Jason Johnson

Profile
- Position: Linebacker

Personal information
- Born: June 1, 2001 (age 25) Chicago, Illinois, U.S.
- Listed height: 6 ft 2 in (1.88 m)
- Listed weight: 235 lb (107 kg)

Career information
- High school: Rich Central (Olympia Fields, Illinois)
- College: Eastern Illinois (2019–2021) UCF (2022–2023)
- NFL draft: 2024: undrafted

Career history
- Dallas Cowboys (2024)

Awards and highlights
- First-team All American (2019, 2020, 2021); AAC Scholar Athlete of the Year (2023); UCF Scholar Athlete of the Year (2023); Second-team All-Big 12 (2023); First-team All-AAC (2022); First-team All-OVC (2020, 2021); Hula Bowl Defensive MVP (2024);

= Jason Johnson (linebacker) =

American football player (born 2001)

Jason Johnson Jr. (born June 1, 2001) is an American professional football linebacker. He played college football at Eastern Illinois and UCF where he was a multiple time All American/All Conference Linebacker. Johnson also had a stint with the Dallas Cowboys.

== Early life ==
Johnson attended high school at Rich Central.His senior year Johnson totaled 105 tackles, 5 forced fumbles, 1 interception, 843 receiving yards, 5 touchdowns, and was the conference’s Defensive Player of the Year. Coming out of high school, Johnson decided to commit to play college football for the Eastern Illinois Panthers.

== College career ==
=== Eastern Illinois ===
Johnson was a 3 Time All American and 2 time All Conference Linebacker at Eastern Illinois.In the 2020 and 2021 seasons Johnson lead the Ohio Valley Conference in tackles.
. Johnson finished his career at Eastern Illinois with 235 tackles and two and a half sacks.

=== UCF ===
Johnson decided to transfer to play for the UCF Knights to continue his collegiate football career. At UCF he was a 1st Team All AAC selection, and a 2nd team All Big 12 selection.

He finished his career with 478 tackles, 265 Solo Tackles, 30 TFLs, 7 Sacks, and 13 FFs/FRs. Johnson earned AAC Scholar Athlete of the year, UCF Scholar Athlete of the Year, and was the Hula Bowl Defensive MVP. Johnson had three consecutive seasons with 100+ tackles and led his team is tackles 4 out of 5 years. He made UCF history finishing 7th on the single season tackle list.

 In week two of the 2022 season, Johnson tallied 12 tackles in a 20-14 loss versus Louisville. Johnson finished the 2022 season with 126 tackles with four being for a loss, one sack, two fumble recoveries, and two forced fumbles. For his performance in the 2022 season, Johnson earned first-team all-American honors.

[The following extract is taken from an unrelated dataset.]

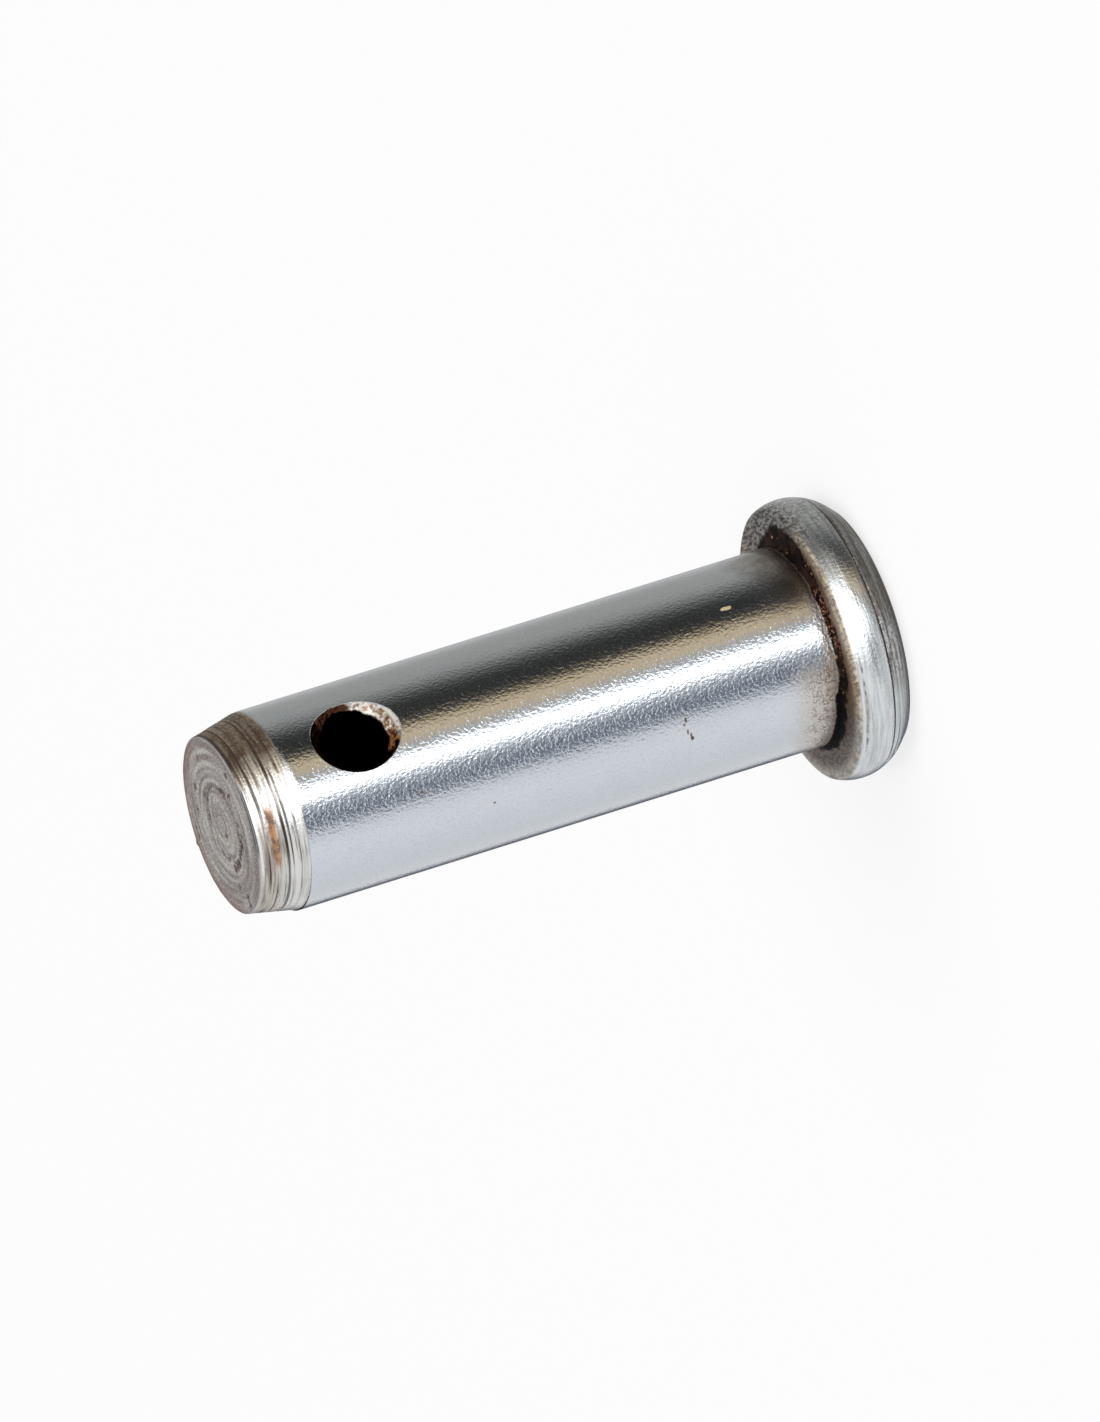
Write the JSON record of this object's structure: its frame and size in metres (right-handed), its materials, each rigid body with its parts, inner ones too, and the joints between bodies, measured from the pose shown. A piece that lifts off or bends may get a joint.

Johnson decided to return to UCF for the 2023 season as a fifth-year senior. In week 12 of the 2023 season, Johnson notched six tackles, a sack, and he deflected a pass that was intercepted, as he helped UCF dominate Oklahoma State 45-3. In Johnson's final season in 2023 he tallied 114 tackles with six and a half going for a loss, three sacks, two pass deflections, and a fumble recovery. Johnson was invited to play in the 2024 Hula Bowl, in which he was named the game's Defensive MVP.

==Professional career==

Pre-draft measurables
| Height | Weight | Arm length | Hand span | 40-yard dash | 10-yard split | 20-yard split | 20-yard shuttle | Three-cone drill | Vertical jump | Broad jump | Bench press |
| 6 ft 2 in (1.88 m) | 235 lb (107 kg) | 31+1⁄8 in (0.79 m) | 8+3⁄4 in (0.22 m) | 4.56 s | 1.62 s | 2.67 s | 4.33 s | 7.10 s | 32 in (0.81 m) | 9 ft 9 in (2.97 m) | 20 reps |
All values from Pro Day

===Dallas Cowboys===
Johnson signed with the Dallas Cowboys as an undrafted free agent on May 8, 2024. Johnson stood out as an undrafted rookie with limited playing time when he had the first sack of the Cowboys preseason game, and the first interception in training camp. He was waived on August 26.